TO DO - Copy out every line that contains the word "scene".

DATA EXCERPT -
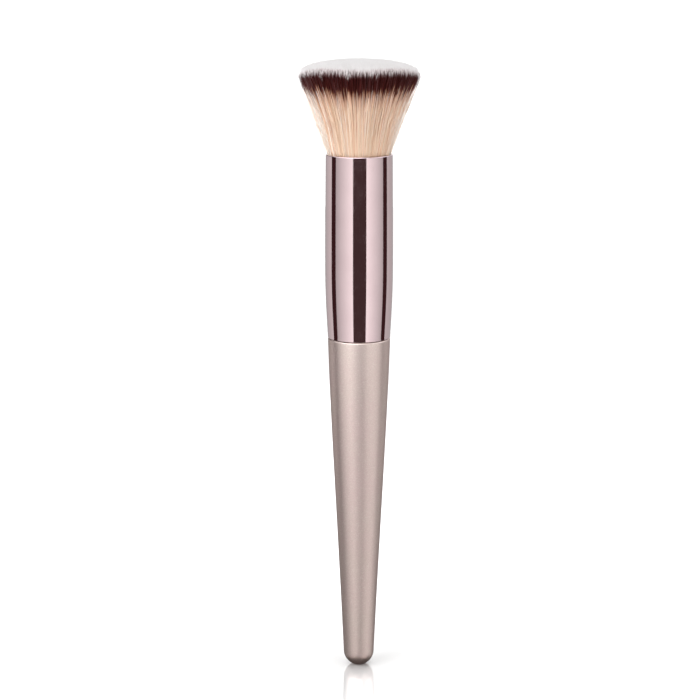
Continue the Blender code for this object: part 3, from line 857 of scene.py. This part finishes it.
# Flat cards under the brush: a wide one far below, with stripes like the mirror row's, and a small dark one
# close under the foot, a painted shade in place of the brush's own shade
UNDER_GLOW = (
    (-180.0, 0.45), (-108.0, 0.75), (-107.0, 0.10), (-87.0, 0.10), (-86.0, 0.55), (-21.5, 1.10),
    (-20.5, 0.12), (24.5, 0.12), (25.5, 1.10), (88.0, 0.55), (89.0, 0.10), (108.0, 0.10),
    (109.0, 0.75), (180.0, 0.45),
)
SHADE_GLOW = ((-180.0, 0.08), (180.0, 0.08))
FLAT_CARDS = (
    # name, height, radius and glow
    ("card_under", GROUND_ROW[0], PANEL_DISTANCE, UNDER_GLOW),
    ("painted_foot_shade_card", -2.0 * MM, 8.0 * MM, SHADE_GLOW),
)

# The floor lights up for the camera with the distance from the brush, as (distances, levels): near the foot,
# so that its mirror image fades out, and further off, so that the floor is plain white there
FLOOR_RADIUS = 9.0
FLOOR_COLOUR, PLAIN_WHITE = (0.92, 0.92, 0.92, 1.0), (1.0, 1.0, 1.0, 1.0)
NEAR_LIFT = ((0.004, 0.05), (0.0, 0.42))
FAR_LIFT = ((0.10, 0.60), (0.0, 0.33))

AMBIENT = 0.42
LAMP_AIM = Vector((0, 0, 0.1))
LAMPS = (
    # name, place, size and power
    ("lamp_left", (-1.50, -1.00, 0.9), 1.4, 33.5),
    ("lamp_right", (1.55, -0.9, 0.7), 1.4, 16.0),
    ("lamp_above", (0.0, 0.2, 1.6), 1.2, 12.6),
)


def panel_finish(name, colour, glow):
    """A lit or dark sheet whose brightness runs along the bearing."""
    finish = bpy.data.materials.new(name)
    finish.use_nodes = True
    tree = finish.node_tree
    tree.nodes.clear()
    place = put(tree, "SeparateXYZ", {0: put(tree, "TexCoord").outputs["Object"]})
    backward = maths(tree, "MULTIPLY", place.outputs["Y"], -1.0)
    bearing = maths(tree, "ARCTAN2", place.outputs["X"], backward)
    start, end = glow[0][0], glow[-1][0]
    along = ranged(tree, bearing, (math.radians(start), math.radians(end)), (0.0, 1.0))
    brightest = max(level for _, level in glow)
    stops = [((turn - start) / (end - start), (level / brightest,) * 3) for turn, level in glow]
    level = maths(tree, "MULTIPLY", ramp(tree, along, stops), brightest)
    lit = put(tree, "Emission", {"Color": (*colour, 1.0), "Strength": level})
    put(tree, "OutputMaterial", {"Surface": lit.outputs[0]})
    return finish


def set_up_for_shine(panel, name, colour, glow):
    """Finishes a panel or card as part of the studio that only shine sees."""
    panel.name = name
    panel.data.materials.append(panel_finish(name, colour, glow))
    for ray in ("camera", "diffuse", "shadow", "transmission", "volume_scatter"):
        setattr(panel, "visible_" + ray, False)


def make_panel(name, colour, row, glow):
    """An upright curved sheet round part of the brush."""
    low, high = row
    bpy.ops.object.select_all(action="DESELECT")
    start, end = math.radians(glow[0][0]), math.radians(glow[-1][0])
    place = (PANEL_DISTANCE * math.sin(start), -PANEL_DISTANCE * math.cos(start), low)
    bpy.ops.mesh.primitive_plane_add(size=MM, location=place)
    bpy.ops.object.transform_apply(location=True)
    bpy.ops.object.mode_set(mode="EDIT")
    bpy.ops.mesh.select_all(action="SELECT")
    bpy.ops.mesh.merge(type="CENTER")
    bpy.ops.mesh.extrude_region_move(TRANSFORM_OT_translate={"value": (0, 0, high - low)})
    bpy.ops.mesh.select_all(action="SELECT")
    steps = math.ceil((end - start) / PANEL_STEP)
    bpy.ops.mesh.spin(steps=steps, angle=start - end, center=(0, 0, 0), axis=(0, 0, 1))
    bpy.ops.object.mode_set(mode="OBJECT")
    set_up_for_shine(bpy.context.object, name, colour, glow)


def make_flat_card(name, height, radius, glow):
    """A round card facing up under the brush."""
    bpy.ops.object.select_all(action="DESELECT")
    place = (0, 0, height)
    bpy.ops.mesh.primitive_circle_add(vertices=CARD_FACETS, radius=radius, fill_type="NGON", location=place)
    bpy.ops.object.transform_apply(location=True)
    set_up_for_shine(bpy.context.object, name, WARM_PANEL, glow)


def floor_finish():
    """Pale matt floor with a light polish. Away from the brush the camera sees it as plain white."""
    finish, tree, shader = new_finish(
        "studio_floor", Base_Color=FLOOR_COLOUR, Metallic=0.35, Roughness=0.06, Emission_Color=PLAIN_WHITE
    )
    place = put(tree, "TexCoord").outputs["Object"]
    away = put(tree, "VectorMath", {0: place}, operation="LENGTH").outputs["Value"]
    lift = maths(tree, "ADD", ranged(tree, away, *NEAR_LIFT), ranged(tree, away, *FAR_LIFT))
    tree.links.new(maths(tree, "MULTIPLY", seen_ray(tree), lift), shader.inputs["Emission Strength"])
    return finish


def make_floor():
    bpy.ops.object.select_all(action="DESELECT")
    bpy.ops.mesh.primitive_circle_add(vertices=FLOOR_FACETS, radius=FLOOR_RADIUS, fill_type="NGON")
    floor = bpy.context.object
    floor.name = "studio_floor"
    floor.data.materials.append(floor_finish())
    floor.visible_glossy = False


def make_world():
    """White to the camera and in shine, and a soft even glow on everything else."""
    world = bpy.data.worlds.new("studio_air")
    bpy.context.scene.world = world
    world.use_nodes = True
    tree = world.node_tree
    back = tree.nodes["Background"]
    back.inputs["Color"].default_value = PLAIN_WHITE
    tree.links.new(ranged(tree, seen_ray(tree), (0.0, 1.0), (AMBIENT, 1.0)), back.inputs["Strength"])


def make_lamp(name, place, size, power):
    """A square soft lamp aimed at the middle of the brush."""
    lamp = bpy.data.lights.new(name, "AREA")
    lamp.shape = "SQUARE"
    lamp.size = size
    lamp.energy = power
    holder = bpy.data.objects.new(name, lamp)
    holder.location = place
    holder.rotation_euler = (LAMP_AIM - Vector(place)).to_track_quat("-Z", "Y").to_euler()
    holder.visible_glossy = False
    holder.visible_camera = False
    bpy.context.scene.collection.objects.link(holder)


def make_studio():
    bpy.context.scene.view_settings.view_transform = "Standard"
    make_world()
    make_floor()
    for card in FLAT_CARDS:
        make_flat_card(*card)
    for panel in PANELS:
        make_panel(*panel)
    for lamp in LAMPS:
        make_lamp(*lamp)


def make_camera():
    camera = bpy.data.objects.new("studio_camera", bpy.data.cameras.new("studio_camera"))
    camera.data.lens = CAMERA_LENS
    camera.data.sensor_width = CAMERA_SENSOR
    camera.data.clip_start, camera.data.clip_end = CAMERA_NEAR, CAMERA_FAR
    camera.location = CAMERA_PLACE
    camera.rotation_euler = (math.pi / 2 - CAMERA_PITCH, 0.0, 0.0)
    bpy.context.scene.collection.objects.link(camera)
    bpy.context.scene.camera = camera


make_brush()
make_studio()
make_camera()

THE SOLUTION -
Continue the Blender code for this object: part 3, from line 857 of scene.py. This part finishes it.
    bpy.context.scene.world = world
    bpy.context.scene.collection.objects.link(holder)
    bpy.context.scene.view_settings.view_transform = "Standard"
    bpy.context.scene.collection.objects.link(camera)
    bpy.context.scene.camera = camera